When railroad conductors arrived in other places, they might see that their own watches
were 30 minutes different from the clocks in that town.
That would make it quite difficult to keep a schedule, especially considering how many
new routes were being developed to ship both goods and people to distant places.
In addition to the problem of accuracy with nearby towns, far away cities could be experiencing
different times of day.
It might have been midday in Chicago at the same time it was afternoon in New York.
Time zones such as Eastern, Central, and Pacific Standard were invented by the railroads to
help remedy this disparity.
Time we tend to take for granted now.
In the early 1900s, a peculiar thing about time was discovered by Albert Einstein.
Until Einstein's theories of relativity, time was thought to be fixed.
A minute was always a minute, no matter where you were or how fast you were traveling, and
it had been this way since the time of Isaac Newton.
With Einstein's new theories, however, time was seen as fluid and somewhat messy.
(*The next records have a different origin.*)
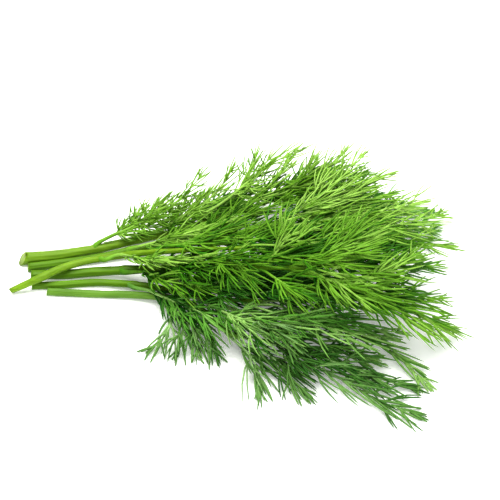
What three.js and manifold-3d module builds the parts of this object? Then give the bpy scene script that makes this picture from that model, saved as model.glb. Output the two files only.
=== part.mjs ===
// A bunch of cut dill, lying loose on a flat surface.
//
// Seven stems run side by side from their cut ends and spread into a fan. Each
// stem carries its leaves: a leaf is a thin rachis with side branches on both
// sides, and it sits on its stem by its foot. Every stem and every leaf is its
// own closed solid, a little clear of all the others.
//
// Millimetres. +X runs along the bunch from the cut ends to the leaf tips, +Y
// is across it and +Z is up. The origin is at the middle of the footprint, on
// the surface that the bunch lies on.
import * as THREE from "three";
import { mergeVertices } from "three/addons/utils/BufferGeometryUtils.js";
import Module from "manifold-3d";

// ---- driving dimensions ----------------------------------------------------
const STEM_SIDES = 8; // sides of a stem's section, one of them facing down
const RACHIS_SIDES = 4; // sides of a leaf's rachis
const BRANCH_SIDES = 3; // sides of a side branch
const BRANCH_RUNS = 2; // straight runs in a side branch
const SHORT_BRANCH = 10.5; // a branch shorter than this is one straight run
const BRANCH_FOOT = 0.5; // a branch's foot radius, as a share of its rachis there
const BRANCH_FOOT_MAX = 0.42; // and the most that it may be
const BRANCH_TIP = 0; // radius where a branch ends: it is pointed
const BRANCH_CURL = 0.12; // how far a branch bends back towards its rachis
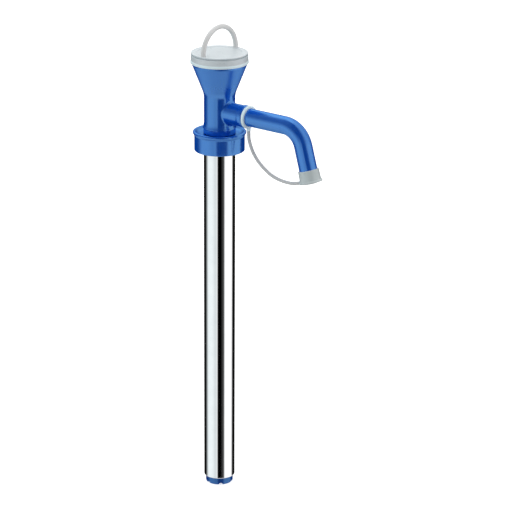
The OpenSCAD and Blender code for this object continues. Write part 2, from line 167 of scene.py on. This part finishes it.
# Heights run from 0 straight down to 1 straight up, with 0.5 level
PAPER_GLOW = [(0.05, 0.68), (0.15, 1.0), (0.24, 0.95)]
NEAR_FLOOR = [(0.235, 1.0), (0.285, 0.0)]
OVER_EYE = [(0.456, 0.0), (0.735, 1.0)]
OVERHEAD = [(0.62, 0.0), (0.9, 1.0)]
UNDERFOOT = [(0.2, 1.0), (0.42, 0.0)]
# The left soft box is a little cooler than the right one
COOL = (0.95, 1.02, 1.035)
COOL_BEFORE_TURN = -17


def band_ramp(t, fac, bands):
    """Brightness round the pump, as a share of the brightest band."""
    stops = []
    for turn, value in bands:
        v = value / BAND_PEAK
        stops.append(((turn + 180) / 360, tuple(c * v for c in COOL) if turn < COOL_BEFORE_TURN else v))
    return t.ramp(fac, stops)


def grey_mix(t, fac, a, b):
    """From a to b, where each is a number or a socket."""
    mix = t.node("ShaderNodeMix", data_type="RGBA")
    t.link(fac, mix.inputs["Factor"])
    for socket, value in ((mix.inputs["A"], a), (mix.inputs["B"], b)):
        if isinstance(value, (int, float)):
            socket.default_value = (value, value, value, 1)
        else:
            t.link(value, socket)
    return mix.outputs["Result"]


def make_world():
    """White to the camera, banded to glossy surfaces and soft to matt ones."""
    world = bpy.data.worlds.new("studio")
    bpy.context.scene.world = world
    world.use_nodes = True
    t = Tree(world.node_tree)
    back, right = camera_axes()
    coord = t.node("ShaderNodeTexCoord").outputs["Generated"]
    dots = []
    for axis in (back, right):
        d = t.node("ShaderNodeVectorMath", operation="DOT_PRODUCT")
        t.link(coord, d.inputs[0])
        d.inputs[1].default_value = axis
        dots.append(d.outputs["Value"])
    turn = t.math("MULTIPLY_ADD", t.math("ARCTAN2", dots[1], dots[0]), 1 / (2 * math.pi), 0.5)
    split = t.node("ShaderNodeSeparateXYZ")
    t.link(coord, split.inputs[0])
    height = t.math("MULTIPLY_ADD", split.outputs["Z"], 0.5, 0.5)
    below = band_ramp(t, turn, BANDS_BELOW_EYE)
    above = band_ramp(t, turn, BANDS_ABOVE_EYE)
    paper = t.ramp(height, [(h, v / BAND_PEAK) for h, v in PAPER_GLOW])
    near_floor = t.ramp(height, NEAR_FLOOR)
    over_eye = t.ramp(height, OVER_EYE)
    seen = grey_mix(t, over_eye, grey_mix(t, near_floor, below, paper), above)
    mirror = t.node("ShaderNodeBackground", Strength=BAND_PEAK)
    t.link(seen, mirror.inputs["Color"])
    overhead = t.ramp(height, OVERHEAD)
    underfoot = t.ramp(height, UNDERFOOT)
    gathered = grey_mix(t, overhead, band_ramp(t, turn, SOFT_BANDS), SOFT_OVERHEAD / BAND_PEAK)
    gathered = grey_mix(t, underfoot, gathered, SOFT_UNDERFOOT / BAND_PEAK)
    soft = t.node("ShaderNodeBackground", Strength=BAND_PEAK)
    t.link(gathered, soft.inputs["Color"])
    plain = t.node("ShaderNodeBackground", Strength=1.0, Color=(1, 1, 1, 1))
    path = t.node("ShaderNodeLightPath")
    glossy = t.node("ShaderNodeMixShader")
    t.link(path.outputs["Is Glossy Ray"], glossy.inputs[0])
    t.link(soft.outputs[0], glossy.inputs[1])
    t.link(mirror.outputs[0], glossy.inputs[2])
    pick = t.node("ShaderNodeMixShader")
    t.link(path.outputs["Is Camera Ray"], pick.inputs[0])
    t.link(glossy.outputs[0], pick.inputs[1])
    t.link(plain.outputs[0], pick.inputs[2])
    out = t.node("ShaderNodeOutputWorld")
    t.link(pick.outputs[0], out.inputs[0])


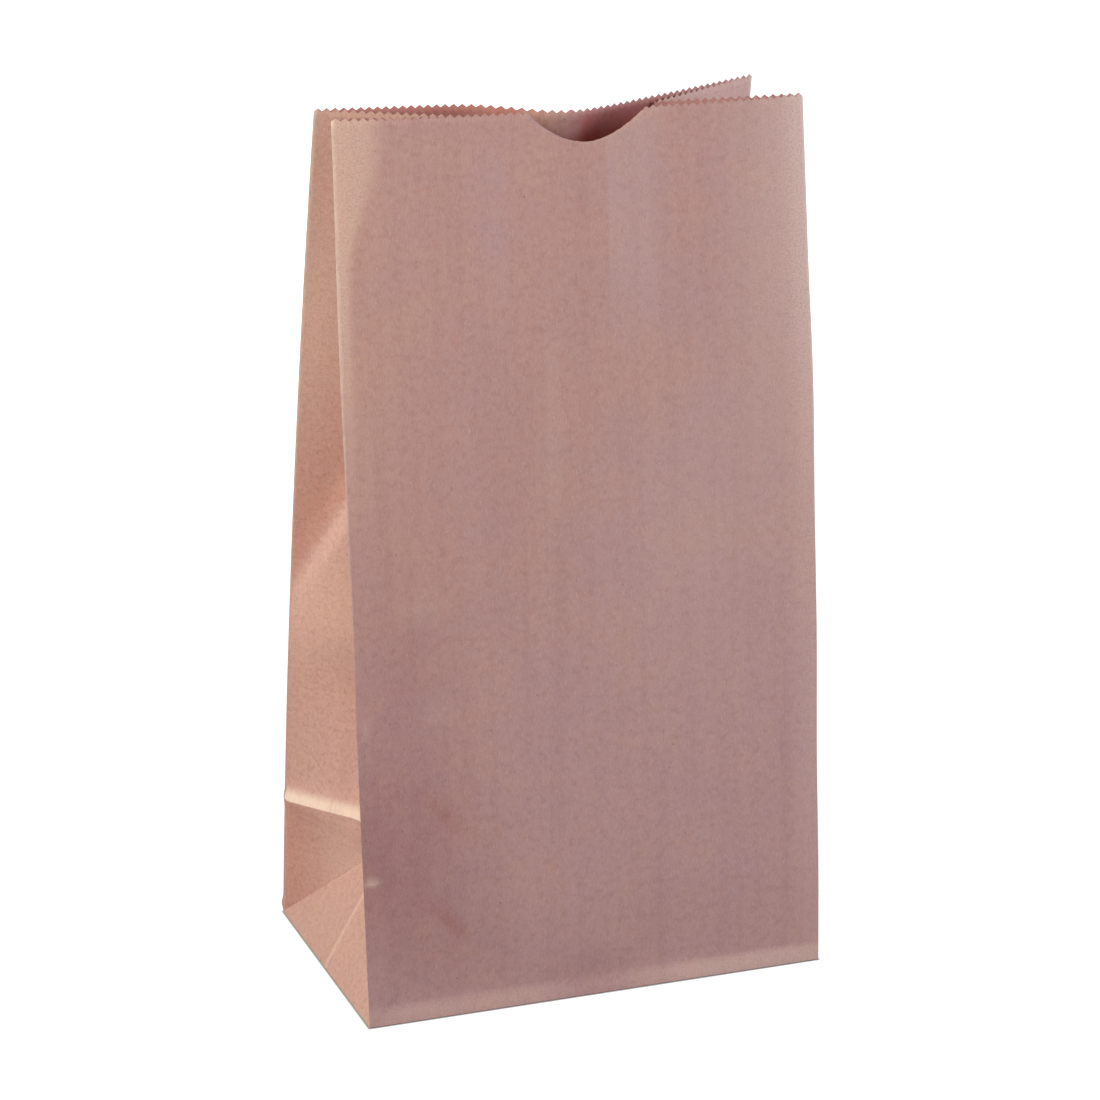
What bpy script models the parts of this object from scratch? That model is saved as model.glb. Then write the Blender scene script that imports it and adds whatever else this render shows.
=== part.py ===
"""A brown paper lunch bag, folded from one sheet of kraft paper.

The sheet is a tube with a front, a back and a gusset down each side, lapped and glued down the back. Its
lower end is folded in and glued into a flat bottom, and its mouth is cut to a sawtooth with a thumb notch in
the front. It stands open: front and back lean together and the gussets push in between them.

A place on the sheet is given by two distances: across, round the tube from a panel's own left or front fold,
and up, along the paper from the bottom fold. +Z is up, the front faces -Y, and the origin is on the ground
under the middle of the bottom.
"""

import math

import bmesh
import bpy
from mathutils import Vector

# The sheet
PANEL_WIDTH = 0.1524
GUSSET_DEPTH = 0.0921
BAG_HEIGHT = 0.2810
PAPER_THICKNESS = 0.00012
SEAM_LAP = 0.0130
BOTTOM_LAP = 0.0180

# The cut round the mouth
TOOTH_PITCH = 0.00266
TOOTH_DEPTH = 0.0010
NOTCH_WIDTH = 0.0393
NOTCH_DEPTH = 0.0099
NOTCH_OFFSET = 0.0027
FRONT_CUT_SLANT = 0.0014
GUSSET_CUT_RISE = 0.0030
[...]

Space and time were intermixed and subject to unseen forces that helped shape the universe.
In 1931, the surrealist painter Salvador Dali created The Persistence of Memory, a painting
that destroys the supposed fixity and deterministic qualities of time.
Dali's painting shows pocket watches or small clocks melting amidst a dreamscape.
The watches have lost all function, and yet they still exist, perhaps in a state of decay
with flies and ants testing and inspecting their surfaces.
For hundreds of years, time was seen as invariable and changeless, and suddenly it became nearly
unknowable.
To help remedy the uncertainty of time, synchronization has become more and more important in modern
society.
What time do we synchronize our watches to?
What time is it now?
You've got French time.
May it'll be midnight in 15 seconds.
Good.
Synchronizing watches worked well for small groups of people, but what about larger groups?
Columbus's bell provided synchronization in the New World, and the bell tower shown here
at UC Riverside incorporates both bells and a clock.
The UCR bell tower is a hybrid timekeeper, a method for synchronizing the pace and movements
of an entire university campus.
The bell tower was constructed in the 1960s, and its multiple bells, which form a musical
instrument called a carillon, are rung throughout the day.
For the person operating the carillon, which is sort of like an organ with bells instead
of pipes, the bell tower provides a commanding view of the campus and the surrounding area.
A few students at UCR have even joked that it reminds them of the Eye of Sauron in Lord
of the Rings, a tower used for synchronization as well as surveillance.
There's a more benign tower in London that you might be familiar with, Big Ben, which
is actually the name of the Great Bell inside the Elizabeth Tower.
As we move through our lecture here, you may notice we remember other timepieces, bells
and clock towers, and especially the familiar notion of time always running out, even in
fairy tales.
Everyone should know the day this photo was taken.
It's a satellite image of Manhattan, New York on September 11th, 2001, a moment in
history where everything seemed to change, but why?
And what does 9-11 have to do with time, bells, and towers?
Before the terrorist attacks, the World Trade Center consisted of two towers, known as the
Twin Towers.
While there were no bells at rung or giant clocks on the sides of these buildings, these
structures still operated as instruments of synchronization.
The Twin Towers were at the heart of Wall Street, tied directly into digital networks
of global finance.
When the terrorists destroyed the World Trade Center and the Twin Towers, they were attempting
to destroy a system of synchronization.
The terrorist attacks of 9-11 only happened in the United States, but their impact on
world markets reverberated across the globe.
This brings us to the third and last type of time we'll be discussing, atomic or digital
time.
Most so-called atomic clocks we see on a daily basis, like the one here on the right side
of the image, are actually just radio receivers.
Real atomic clocks are delicate scientific instruments, like the enormous device on the
left.
Atomic clocks were invented in the 1940s using the oscillations of atomic particles for incredibly
accurate timekeeping.
Around the same time that atomic clocks were developed, the digital computer was invented,
and mainframe computers such as the Univac shown here helped bring the United States,
as well as the rest of the world, into the digital age.
But what happens when atomic clocks and digital computers are used in conjunction with one
another?
How would regular consumers and everyday people experience the accuracy of digital time?
Smartphones like the iPhone and Android are the way most people experience the network
effects of digital synchronization these days.
Apple's iPhones and Google's Android devices are manufactured in the millions and millions
and distributed throughout the world.
Like the UCR Bell Tower, this tower is also a hybrid.
Other than bells and a clock though, this tower, or cell tower, has a clock and wireless
networking equipment.
Cell towers are literally everywhere, especially in urban areas.
Perhaps it's the ubiquitous nature of the cell tower that makes people want to disguise
them, however poorly.
Perhaps we've moved too far from God's time and through the uncertainty of machine time,
and the camouflage of cell towers as pine trees and palm trees is an attempt to move
back to nature, or maybe even, as with this cell tower, closer to God.